Dryden’s work is characterised by self-assurance and confidence. His first important poetic composition was the Heroic Stanzas (1659) in commemoration of the death of Oliver Cromwell. They are serious, considered and mature works with numerous classical and scientific allusions. The following year he wrote another poem "Astraea Redux" to celebrate Charles II’s restoration and "To His Sacred Majesty" for the coronation, both calculated to endow the king with qualities of splendour, solidity and divinity. His Annus Mirabilis (1667) celebrates English naval victories over the Dutch and Charles II and his people’s endurance of the Great Fire of London of 1666.
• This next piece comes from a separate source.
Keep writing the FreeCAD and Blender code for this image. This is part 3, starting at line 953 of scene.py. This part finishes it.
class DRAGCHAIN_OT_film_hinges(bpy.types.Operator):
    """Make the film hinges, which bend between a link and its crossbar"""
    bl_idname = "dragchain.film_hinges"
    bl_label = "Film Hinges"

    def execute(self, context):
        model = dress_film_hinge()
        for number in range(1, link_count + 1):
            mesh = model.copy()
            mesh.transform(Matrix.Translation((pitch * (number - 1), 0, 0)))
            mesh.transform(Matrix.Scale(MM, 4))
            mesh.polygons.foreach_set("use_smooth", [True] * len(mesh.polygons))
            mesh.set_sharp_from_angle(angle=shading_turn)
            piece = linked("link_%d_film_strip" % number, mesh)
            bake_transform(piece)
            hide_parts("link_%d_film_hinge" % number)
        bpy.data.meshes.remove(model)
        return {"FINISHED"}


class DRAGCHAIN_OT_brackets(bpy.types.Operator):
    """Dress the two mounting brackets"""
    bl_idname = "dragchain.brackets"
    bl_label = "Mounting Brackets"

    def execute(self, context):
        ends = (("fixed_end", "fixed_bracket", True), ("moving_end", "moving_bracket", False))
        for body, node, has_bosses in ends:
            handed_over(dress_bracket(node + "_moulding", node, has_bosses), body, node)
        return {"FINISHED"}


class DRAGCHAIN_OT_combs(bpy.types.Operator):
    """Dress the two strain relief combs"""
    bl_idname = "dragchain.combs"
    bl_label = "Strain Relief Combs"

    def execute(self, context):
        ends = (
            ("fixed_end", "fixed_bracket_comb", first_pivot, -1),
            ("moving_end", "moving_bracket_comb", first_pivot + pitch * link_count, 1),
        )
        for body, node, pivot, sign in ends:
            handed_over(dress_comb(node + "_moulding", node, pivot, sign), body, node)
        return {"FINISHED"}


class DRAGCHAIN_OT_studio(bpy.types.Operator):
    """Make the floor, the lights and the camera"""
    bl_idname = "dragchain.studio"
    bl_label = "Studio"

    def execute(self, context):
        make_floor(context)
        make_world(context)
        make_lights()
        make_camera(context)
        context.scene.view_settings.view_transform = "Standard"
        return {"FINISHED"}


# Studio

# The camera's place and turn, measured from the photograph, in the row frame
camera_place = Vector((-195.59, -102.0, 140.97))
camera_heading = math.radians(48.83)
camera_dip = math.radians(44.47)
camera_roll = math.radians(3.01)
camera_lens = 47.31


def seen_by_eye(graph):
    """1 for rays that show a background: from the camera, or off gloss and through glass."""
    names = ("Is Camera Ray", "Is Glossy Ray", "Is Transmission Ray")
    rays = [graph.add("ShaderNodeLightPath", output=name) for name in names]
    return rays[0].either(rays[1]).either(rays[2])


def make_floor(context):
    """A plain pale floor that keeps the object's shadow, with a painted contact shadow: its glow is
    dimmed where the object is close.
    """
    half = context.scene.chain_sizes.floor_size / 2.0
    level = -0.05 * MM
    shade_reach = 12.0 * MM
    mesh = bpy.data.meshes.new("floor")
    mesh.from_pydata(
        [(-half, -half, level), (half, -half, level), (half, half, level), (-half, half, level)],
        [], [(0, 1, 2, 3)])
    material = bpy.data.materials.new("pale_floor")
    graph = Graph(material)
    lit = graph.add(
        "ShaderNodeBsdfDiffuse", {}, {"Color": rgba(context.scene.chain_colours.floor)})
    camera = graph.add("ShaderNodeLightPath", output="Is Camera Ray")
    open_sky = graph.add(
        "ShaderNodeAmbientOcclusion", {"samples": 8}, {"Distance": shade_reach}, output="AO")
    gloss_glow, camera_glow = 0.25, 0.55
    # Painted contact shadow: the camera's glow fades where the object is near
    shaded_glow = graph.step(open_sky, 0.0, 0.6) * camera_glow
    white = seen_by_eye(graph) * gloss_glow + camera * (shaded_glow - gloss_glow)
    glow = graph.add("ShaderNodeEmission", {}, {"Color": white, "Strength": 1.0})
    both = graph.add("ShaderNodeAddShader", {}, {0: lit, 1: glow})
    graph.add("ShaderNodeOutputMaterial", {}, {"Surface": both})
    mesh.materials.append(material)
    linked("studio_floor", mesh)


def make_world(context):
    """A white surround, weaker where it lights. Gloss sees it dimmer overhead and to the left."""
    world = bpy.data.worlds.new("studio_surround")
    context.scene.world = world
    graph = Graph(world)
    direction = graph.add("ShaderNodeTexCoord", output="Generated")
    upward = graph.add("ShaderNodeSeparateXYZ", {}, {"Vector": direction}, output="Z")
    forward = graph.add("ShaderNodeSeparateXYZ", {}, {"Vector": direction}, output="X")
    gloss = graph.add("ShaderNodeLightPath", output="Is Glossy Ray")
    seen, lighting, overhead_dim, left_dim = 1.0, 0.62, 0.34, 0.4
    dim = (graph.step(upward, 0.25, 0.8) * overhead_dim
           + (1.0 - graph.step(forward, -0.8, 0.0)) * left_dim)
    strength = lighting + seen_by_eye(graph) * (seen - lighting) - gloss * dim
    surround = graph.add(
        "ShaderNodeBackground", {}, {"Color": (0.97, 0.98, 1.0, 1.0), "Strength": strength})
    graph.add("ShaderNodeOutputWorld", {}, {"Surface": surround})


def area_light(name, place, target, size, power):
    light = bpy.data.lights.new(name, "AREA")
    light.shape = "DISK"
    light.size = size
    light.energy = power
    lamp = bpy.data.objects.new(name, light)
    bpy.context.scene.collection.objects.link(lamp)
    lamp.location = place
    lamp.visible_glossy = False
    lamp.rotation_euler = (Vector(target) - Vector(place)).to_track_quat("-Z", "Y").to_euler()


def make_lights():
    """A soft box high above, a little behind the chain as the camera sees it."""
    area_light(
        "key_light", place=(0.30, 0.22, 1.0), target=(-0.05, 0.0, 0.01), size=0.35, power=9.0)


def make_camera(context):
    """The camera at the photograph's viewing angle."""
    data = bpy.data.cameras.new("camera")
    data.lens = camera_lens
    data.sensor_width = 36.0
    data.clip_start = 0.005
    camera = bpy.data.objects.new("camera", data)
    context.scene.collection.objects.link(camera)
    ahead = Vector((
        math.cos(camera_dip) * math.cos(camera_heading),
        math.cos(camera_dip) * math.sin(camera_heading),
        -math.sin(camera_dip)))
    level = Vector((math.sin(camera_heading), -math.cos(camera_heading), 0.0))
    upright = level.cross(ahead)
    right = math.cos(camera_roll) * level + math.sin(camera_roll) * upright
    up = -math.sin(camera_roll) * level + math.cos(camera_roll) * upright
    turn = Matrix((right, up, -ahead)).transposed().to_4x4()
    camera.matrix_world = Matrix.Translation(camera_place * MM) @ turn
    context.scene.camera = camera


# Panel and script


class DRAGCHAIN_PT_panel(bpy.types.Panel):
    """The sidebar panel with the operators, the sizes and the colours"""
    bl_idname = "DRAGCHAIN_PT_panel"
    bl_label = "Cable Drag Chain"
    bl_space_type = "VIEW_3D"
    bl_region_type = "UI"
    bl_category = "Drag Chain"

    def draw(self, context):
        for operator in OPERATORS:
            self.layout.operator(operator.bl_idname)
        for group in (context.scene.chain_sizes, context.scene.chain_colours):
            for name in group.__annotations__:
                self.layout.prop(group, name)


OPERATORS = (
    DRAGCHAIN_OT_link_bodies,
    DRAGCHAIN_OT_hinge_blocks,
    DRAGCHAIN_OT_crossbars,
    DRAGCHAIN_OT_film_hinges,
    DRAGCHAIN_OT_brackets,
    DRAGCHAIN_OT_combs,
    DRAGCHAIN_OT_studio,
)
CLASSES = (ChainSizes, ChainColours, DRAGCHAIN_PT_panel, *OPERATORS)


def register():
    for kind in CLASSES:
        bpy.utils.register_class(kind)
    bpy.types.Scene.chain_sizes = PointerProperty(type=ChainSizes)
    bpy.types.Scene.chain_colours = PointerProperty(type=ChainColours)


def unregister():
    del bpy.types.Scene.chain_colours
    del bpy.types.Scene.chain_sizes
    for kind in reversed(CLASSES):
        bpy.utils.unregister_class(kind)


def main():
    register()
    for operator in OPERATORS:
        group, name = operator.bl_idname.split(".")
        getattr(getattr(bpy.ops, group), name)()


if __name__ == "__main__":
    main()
Dryden’s first theatrical success was a heroic tragedy The Indian Queen (1664) and was followed by works such as Tyrannick Love (1669), The Conquest of Granada by the Spaniards (1670) and Aureng-Zebe (1675) as well as reworking of plays by Molière and Shakespeare. These heroic dramas were lavishly staged and noisy, featuring conflicts between love and honour, and brash heroes in worshipful surrender to charming heroines. When the heroic plays fell out of fashion, he wrote sophisticated comedies of intrigue and sparklingly witty repartee, such as Marriage A-la-Mode (1672.) With plays such as Don Sebastian (1689) and Amphitryon (1690) he moved into a Neoclassical period of elegant and intellectual writing with action portrayed as a natural development of character. He also wrote libretti for the newly introduced opera genre (for example King Arthur in 1691 with Henry Purcell.) Dryden explored the general principles of theatrical criticism in his Of Dramatick Poesie, an Essay (1668) which supports English drama against ancient Classical drama and the Neoclassical French theatre and is the first significant example of modern dramatic analysis. Dryden's method was characteristically investigative and objective. His satirical work included Mac Flecknoe a devastating attack on the playwright Thomas Shadwell, which forever destroyed the man’s reputation.